__Job__
Reproduce this listing in full.

━━━ Material provided ━━━

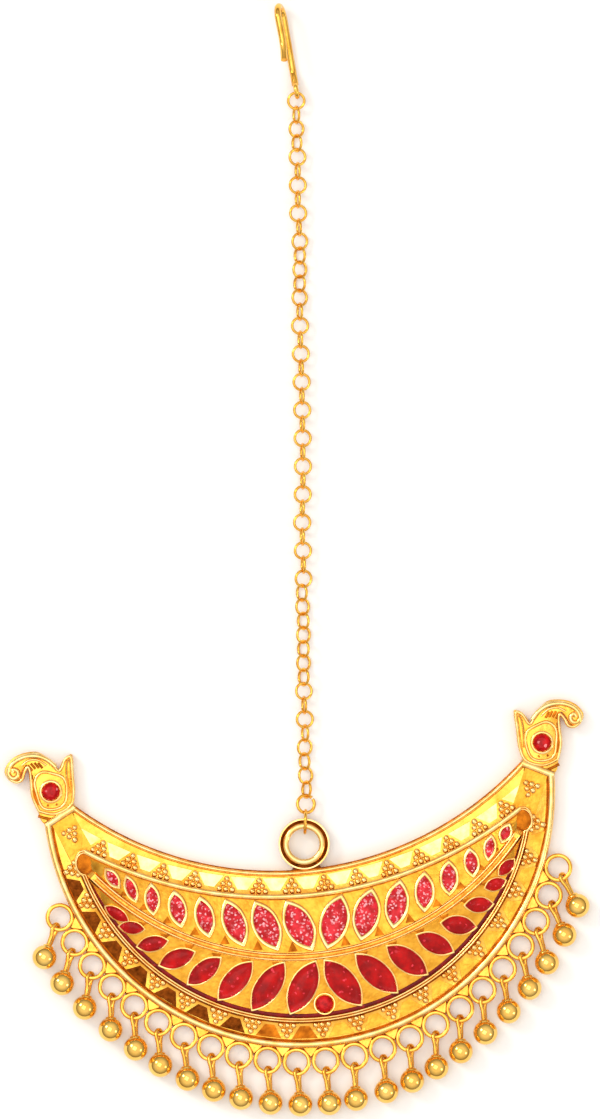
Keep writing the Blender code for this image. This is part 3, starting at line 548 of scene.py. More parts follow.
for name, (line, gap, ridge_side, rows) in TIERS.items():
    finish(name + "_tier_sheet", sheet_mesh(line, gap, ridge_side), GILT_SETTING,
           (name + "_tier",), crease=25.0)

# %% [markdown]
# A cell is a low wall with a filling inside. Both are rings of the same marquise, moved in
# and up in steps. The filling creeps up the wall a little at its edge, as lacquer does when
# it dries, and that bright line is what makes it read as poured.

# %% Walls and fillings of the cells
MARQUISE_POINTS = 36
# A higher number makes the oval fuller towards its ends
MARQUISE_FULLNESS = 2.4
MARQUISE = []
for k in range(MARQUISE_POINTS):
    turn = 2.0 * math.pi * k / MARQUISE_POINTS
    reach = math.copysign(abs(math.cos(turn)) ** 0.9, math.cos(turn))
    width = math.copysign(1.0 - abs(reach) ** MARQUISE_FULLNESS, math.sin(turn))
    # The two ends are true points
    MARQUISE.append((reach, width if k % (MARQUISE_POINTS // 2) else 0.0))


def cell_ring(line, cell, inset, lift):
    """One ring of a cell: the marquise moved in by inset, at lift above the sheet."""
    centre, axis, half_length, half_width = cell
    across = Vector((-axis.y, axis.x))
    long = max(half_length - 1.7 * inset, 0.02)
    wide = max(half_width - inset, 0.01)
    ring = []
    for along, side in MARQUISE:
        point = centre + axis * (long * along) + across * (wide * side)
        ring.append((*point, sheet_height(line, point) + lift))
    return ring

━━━

__The output__
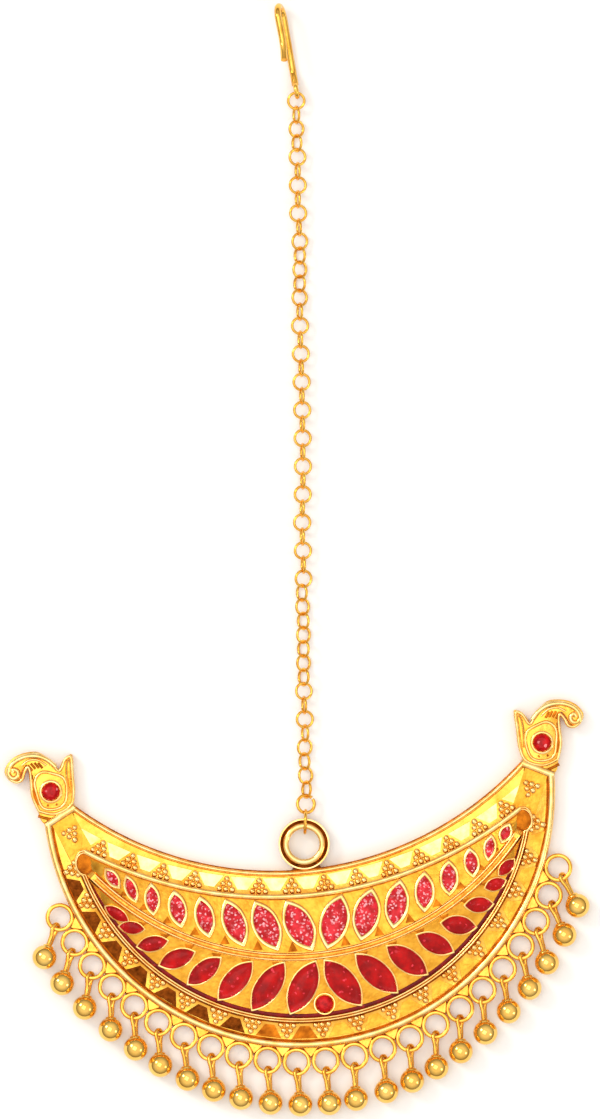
Keep writing the Blender code for this image. This is part 3, starting at line 548 of scene.py. More parts follow.
for name, (line, gap, ridge_side, rows) in TIERS.items():
    finish(name + "_tier_sheet", sheet_mesh(line, gap, ridge_side), GILT_SETTING,
           (name + "_tier",), crease=25.0)

# %% [markdown]
# A cell is a low wall with a filling inside. Both are rings of the same marquise, moved in
# and up in steps. The filling creeps up the wall a little at its edge, as lacquer does when
# it dries, and that bright line is what makes it read as poured.

# %% Walls and fillings of the cells
MARQUISE_POINTS = 36
# A higher number makes the oval fuller towards its ends
MARQUISE_FULLNESS = 2.4
MARQUISE = []
for k in range(MARQUISE_POINTS):
    turn = 2.0 * math.pi * k / MARQUISE_POINTS
    reach = math.copysign(abs(math.cos(turn)) ** 0.9, math.cos(turn))
    width = math.copysign(1.0 - abs(reach) ** MARQUISE_FULLNESS, math.sin(turn))
    # The two ends are true points
    MARQUISE.append((reach, width if k % (MARQUISE_POINTS // 2) else 0.0))


def cell_ring(line, cell, inset, lift):
    """One ring of a cell: the marquise moved in by inset, at lift above the sheet."""
    centre, axis, half_length, half_width = cell
    across = Vector((-axis.y, axis.x))
    long = max(half_length - 1.7 * inset, 0.02)
    wide = max(half_width - inset, 0.01)
    ring = []
    for along, side in MARQUISE:
        point = centre + axis * (long * along) + across * (wide * side)
        ring.append((*point, sheet_height(line, point) + lift))
    return ring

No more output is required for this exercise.